_Dataset excerpts_.
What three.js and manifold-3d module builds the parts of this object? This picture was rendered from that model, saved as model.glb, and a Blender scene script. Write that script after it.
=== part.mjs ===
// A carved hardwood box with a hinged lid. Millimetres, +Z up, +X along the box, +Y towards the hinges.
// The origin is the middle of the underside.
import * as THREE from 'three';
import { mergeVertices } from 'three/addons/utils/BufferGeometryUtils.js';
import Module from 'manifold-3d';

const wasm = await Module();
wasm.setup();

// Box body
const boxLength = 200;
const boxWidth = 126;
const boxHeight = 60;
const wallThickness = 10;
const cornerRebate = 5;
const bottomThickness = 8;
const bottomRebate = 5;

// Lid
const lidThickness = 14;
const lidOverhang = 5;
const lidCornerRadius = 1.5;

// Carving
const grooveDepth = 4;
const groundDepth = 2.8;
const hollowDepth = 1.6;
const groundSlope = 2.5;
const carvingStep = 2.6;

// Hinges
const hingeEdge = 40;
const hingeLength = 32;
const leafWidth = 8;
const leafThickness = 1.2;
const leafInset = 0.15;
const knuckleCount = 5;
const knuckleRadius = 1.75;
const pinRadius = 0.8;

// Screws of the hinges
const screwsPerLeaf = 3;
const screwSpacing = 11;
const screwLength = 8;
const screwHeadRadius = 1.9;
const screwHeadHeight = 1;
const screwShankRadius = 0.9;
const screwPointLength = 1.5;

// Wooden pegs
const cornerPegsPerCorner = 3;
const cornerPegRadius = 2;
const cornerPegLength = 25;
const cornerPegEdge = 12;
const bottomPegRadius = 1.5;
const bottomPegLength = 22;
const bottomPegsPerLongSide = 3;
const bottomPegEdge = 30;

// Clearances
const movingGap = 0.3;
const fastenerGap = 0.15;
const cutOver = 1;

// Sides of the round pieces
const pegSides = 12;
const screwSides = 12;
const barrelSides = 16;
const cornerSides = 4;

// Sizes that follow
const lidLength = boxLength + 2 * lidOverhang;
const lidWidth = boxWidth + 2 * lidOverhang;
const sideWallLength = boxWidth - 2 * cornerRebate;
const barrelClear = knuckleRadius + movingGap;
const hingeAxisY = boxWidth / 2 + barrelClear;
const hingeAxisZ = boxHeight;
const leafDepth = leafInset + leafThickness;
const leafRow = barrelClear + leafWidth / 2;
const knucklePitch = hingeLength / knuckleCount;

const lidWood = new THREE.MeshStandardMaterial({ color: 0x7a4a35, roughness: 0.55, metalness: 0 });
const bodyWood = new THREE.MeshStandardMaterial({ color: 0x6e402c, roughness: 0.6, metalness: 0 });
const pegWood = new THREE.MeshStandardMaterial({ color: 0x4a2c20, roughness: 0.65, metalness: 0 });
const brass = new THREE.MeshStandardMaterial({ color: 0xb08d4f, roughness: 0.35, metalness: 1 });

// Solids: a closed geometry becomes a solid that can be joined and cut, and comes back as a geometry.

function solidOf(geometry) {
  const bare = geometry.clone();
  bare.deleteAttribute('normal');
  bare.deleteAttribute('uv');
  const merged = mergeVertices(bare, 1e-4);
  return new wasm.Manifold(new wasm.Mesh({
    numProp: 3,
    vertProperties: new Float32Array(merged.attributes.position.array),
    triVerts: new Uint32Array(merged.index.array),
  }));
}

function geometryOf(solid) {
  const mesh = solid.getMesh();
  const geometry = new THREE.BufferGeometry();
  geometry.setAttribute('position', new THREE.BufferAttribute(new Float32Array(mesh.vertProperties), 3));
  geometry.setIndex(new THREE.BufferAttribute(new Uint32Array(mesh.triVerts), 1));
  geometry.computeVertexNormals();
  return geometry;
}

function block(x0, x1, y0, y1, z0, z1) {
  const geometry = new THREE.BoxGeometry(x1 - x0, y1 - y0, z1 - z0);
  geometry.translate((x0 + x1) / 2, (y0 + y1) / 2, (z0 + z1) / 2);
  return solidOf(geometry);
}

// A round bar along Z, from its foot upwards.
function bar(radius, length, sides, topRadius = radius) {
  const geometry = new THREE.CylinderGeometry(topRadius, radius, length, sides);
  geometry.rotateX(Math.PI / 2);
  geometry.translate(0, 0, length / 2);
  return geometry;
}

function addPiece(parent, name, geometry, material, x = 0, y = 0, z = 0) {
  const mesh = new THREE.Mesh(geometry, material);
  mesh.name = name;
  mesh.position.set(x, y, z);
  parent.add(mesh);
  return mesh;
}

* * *

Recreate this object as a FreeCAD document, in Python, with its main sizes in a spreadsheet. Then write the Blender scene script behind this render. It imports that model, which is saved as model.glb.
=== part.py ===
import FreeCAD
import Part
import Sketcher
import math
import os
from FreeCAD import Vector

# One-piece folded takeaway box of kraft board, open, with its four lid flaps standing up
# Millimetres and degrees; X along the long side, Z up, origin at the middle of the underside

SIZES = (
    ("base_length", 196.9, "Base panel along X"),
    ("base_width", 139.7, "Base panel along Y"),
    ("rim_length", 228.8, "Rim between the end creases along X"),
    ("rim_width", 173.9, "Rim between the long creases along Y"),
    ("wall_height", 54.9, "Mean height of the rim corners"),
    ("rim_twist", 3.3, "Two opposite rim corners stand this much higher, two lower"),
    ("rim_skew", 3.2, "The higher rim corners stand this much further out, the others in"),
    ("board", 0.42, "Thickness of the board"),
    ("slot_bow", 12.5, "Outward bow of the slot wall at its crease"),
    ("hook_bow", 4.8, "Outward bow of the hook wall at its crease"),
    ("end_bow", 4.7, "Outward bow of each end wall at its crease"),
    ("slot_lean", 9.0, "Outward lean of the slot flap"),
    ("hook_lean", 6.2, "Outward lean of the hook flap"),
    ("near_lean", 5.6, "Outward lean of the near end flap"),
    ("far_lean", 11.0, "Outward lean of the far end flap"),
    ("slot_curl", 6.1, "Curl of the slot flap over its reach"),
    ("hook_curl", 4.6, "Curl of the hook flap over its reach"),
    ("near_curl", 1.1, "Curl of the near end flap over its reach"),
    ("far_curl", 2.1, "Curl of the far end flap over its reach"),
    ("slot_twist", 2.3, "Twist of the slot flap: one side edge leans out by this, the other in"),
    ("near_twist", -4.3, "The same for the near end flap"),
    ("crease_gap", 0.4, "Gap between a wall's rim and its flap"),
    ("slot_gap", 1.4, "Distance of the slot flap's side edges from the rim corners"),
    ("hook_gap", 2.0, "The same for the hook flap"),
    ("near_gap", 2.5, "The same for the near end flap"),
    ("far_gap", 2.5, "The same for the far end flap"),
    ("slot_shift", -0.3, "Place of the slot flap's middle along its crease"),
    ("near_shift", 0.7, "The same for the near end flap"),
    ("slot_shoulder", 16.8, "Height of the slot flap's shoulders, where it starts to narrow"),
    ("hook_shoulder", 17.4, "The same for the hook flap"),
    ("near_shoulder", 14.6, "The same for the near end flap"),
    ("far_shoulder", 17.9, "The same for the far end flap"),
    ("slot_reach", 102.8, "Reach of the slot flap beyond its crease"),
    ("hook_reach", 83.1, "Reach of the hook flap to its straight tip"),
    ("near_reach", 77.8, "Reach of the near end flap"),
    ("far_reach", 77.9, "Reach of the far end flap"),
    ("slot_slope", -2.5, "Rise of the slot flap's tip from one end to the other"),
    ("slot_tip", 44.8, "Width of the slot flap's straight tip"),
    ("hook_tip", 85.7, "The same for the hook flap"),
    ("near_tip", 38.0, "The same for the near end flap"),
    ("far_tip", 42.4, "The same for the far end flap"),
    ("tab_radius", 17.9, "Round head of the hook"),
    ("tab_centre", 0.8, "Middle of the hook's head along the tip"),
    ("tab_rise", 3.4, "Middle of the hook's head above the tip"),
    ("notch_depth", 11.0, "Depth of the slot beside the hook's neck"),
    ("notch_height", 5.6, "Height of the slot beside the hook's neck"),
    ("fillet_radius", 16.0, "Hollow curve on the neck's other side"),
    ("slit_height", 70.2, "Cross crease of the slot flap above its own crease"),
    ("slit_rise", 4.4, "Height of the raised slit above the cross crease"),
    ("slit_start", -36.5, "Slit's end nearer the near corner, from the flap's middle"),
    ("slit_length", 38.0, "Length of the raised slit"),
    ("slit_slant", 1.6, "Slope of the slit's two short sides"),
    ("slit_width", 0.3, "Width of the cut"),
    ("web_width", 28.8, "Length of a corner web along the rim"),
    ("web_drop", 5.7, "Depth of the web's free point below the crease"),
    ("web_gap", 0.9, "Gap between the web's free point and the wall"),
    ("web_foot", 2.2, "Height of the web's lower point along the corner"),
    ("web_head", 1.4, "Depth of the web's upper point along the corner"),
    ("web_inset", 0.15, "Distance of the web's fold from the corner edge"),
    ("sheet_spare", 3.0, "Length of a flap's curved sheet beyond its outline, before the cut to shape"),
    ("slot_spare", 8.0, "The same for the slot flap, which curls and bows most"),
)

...

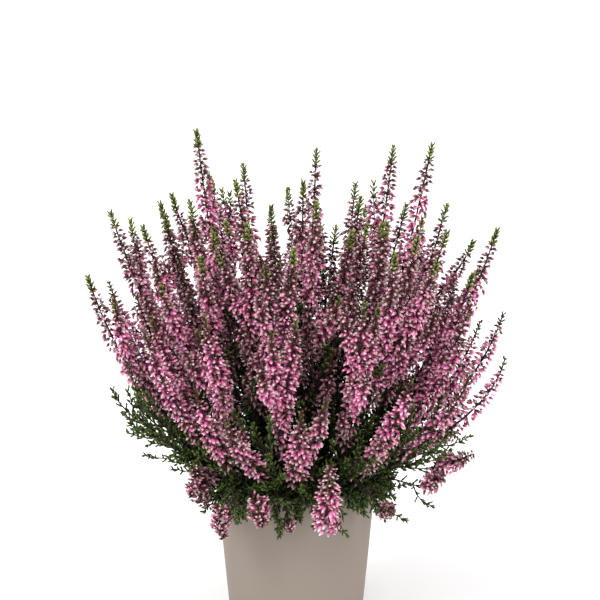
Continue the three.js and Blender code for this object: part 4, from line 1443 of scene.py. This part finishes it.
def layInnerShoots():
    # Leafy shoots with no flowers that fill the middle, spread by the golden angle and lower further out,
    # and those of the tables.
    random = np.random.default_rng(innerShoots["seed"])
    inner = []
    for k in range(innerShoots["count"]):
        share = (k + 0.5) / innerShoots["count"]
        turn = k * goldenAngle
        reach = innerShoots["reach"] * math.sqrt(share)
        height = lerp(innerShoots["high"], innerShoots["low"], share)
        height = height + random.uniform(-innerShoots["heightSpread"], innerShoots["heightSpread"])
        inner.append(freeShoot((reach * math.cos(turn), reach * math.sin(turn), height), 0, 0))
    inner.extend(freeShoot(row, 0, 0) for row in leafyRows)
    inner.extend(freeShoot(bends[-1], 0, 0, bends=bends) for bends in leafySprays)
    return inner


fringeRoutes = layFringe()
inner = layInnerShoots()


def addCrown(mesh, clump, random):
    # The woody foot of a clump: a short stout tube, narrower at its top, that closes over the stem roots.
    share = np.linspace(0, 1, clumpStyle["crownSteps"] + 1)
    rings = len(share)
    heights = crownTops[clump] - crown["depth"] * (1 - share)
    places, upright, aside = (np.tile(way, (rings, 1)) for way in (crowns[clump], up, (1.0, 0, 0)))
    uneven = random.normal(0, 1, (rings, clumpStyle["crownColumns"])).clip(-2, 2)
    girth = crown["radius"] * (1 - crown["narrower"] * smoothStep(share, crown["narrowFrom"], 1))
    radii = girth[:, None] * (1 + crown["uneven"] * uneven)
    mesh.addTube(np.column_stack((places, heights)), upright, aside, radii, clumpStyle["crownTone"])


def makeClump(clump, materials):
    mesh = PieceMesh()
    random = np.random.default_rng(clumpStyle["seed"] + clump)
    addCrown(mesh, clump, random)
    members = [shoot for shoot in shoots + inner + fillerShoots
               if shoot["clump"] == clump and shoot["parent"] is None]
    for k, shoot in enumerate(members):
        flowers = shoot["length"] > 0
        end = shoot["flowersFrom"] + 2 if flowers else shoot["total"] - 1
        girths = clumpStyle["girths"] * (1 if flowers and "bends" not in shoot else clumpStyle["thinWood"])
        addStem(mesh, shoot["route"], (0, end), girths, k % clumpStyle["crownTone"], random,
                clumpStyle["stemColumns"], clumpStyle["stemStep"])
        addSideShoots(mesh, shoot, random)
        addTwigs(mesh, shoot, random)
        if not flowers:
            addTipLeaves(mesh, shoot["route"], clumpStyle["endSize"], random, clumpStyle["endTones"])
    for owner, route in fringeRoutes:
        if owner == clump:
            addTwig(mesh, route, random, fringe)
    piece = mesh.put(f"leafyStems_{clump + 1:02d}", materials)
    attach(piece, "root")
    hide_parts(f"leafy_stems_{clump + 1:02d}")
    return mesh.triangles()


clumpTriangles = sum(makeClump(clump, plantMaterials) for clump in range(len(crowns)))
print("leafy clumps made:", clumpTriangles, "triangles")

_Aim_. Starting at the line that contains "Continue the three.js", repeat each line exactly, and stop after the line that contains "inner = layInnerShoots()".

_Response_.
Continue the three.js and Blender code for this object: part 4, from line 1443 of scene.py. This part finishes it.
def layInnerShoots():
    # Leafy shoots with no flowers that fill the middle, spread by the golden angle and lower further out,
    # and those of the tables.
    random = np.random.default_rng(innerShoots["seed"])
    inner = []
    for k in range(innerShoots["count"]):
        share = (k + 0.5) / innerShoots["count"]
        turn = k * goldenAngle
        reach = innerShoots["reach"] * math.sqrt(share)
        height = lerp(innerShoots["high"], innerShoots["low"], share)
        height = height + random.uniform(-innerShoots["heightSpread"], innerShoots["heightSpread"])
        inner.append(freeShoot((reach * math.cos(turn), reach * math.sin(turn), height), 0, 0))
    inner.extend(freeShoot(row, 0, 0) for row in leafyRows)
    inner.extend(freeShoot(bends[-1], 0, 0, bends=bends) for bends in leafySprays)
    return inner


fringeRoutes = layFringe()
inner = layInnerShoots()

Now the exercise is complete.